### Data block
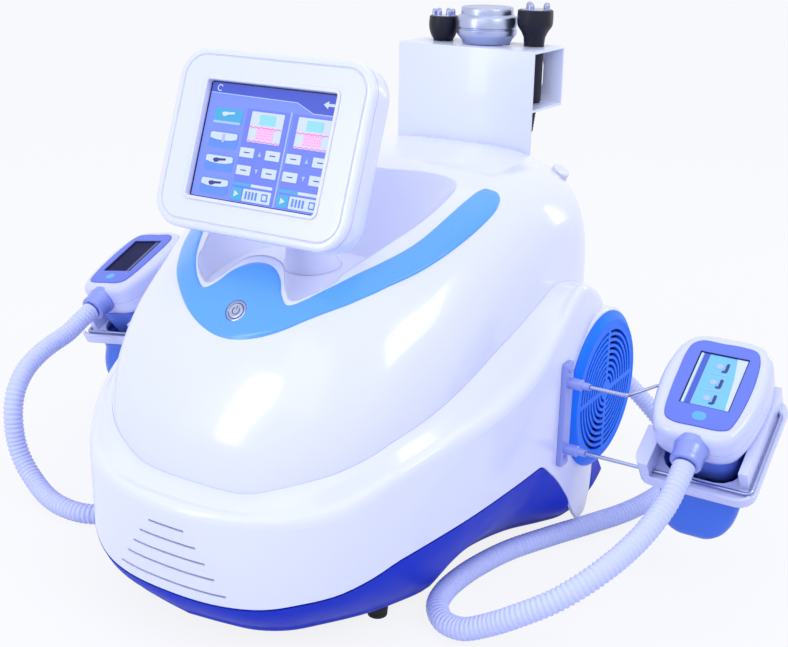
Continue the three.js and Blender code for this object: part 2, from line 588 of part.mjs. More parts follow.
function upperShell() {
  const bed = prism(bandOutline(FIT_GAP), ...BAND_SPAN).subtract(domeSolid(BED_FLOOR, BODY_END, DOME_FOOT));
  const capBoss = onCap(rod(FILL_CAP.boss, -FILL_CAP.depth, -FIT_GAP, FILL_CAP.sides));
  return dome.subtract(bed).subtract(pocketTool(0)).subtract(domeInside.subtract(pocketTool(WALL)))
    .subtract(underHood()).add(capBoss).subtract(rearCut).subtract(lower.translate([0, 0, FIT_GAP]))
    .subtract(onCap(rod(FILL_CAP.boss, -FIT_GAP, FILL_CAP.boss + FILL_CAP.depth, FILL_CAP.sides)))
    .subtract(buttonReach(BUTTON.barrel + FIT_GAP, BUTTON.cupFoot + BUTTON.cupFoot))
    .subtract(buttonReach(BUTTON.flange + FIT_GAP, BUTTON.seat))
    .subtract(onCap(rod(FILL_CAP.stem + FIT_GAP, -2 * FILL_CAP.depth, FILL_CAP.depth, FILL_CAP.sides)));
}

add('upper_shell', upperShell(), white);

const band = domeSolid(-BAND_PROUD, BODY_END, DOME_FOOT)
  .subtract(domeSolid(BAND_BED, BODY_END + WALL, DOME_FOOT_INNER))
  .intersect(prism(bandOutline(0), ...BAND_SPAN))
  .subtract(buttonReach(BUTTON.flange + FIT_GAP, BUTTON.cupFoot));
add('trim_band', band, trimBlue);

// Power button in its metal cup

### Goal
Restate the whole listing exactly, leaving out nothing.

### Exercise solution
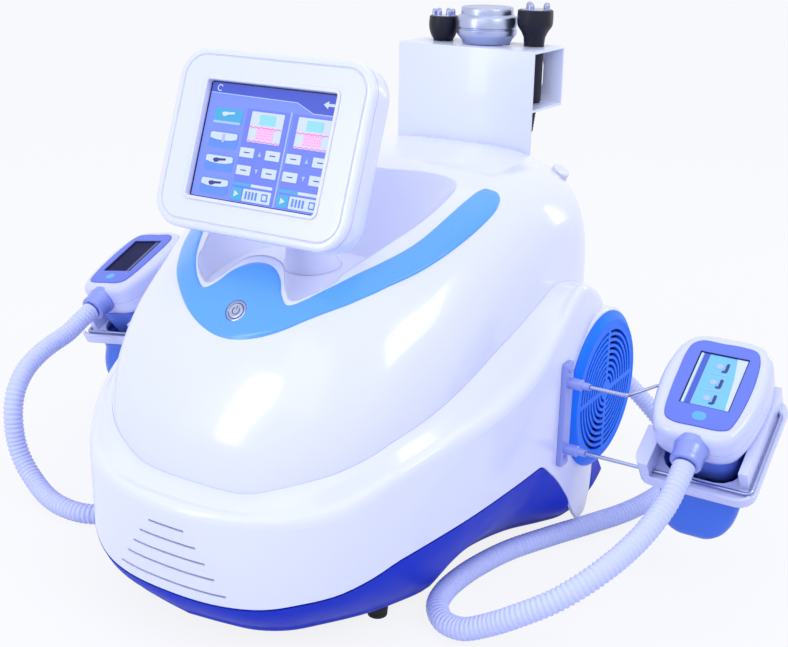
Continue the three.js and Blender code for this object: part 2, from line 588 of part.mjs. More parts follow.
function upperShell() {
  const bed = prism(bandOutline(FIT_GAP), ...BAND_SPAN).subtract(domeSolid(BED_FLOOR, BODY_END, DOME_FOOT));
  const capBoss = onCap(rod(FILL_CAP.boss, -FILL_CAP.depth, -FIT_GAP, FILL_CAP.sides));
  return dome.subtract(bed).subtract(pocketTool(0)).subtract(domeInside.subtract(pocketTool(WALL)))
    .subtract(underHood()).add(capBoss).subtract(rearCut).subtract(lower.translate([0, 0, FIT_GAP]))
    .subtract(onCap(rod(FILL_CAP.boss, -FIT_GAP, FILL_CAP.boss + FILL_CAP.depth, FILL_CAP.sides)))
    .subtract(buttonReach(BUTTON.barrel + FIT_GAP, BUTTON.cupFoot + BUTTON.cupFoot))
    .subtract(buttonReach(BUTTON.flange + FIT_GAP, BUTTON.seat))
    .subtract(onCap(rod(FILL_CAP.stem + FIT_GAP, -2 * FILL_CAP.depth, FILL_CAP.depth, FILL_CAP.sides)));
}

add('upper_shell', upperShell(), white);

const band = domeSolid(-BAND_PROUD, BODY_END, DOME_FOOT)
  .subtract(domeSolid(BAND_BED, BODY_END + WALL, DOME_FOOT_INNER))
  .intersect(prism(bandOutline(0), ...BAND_SPAN))
  .subtract(buttonReach(BUTTON.flange + FIT_GAP, BUTTON.cupFoot));
add('trim_band', band, trimBlue);

// Power button in its metal cup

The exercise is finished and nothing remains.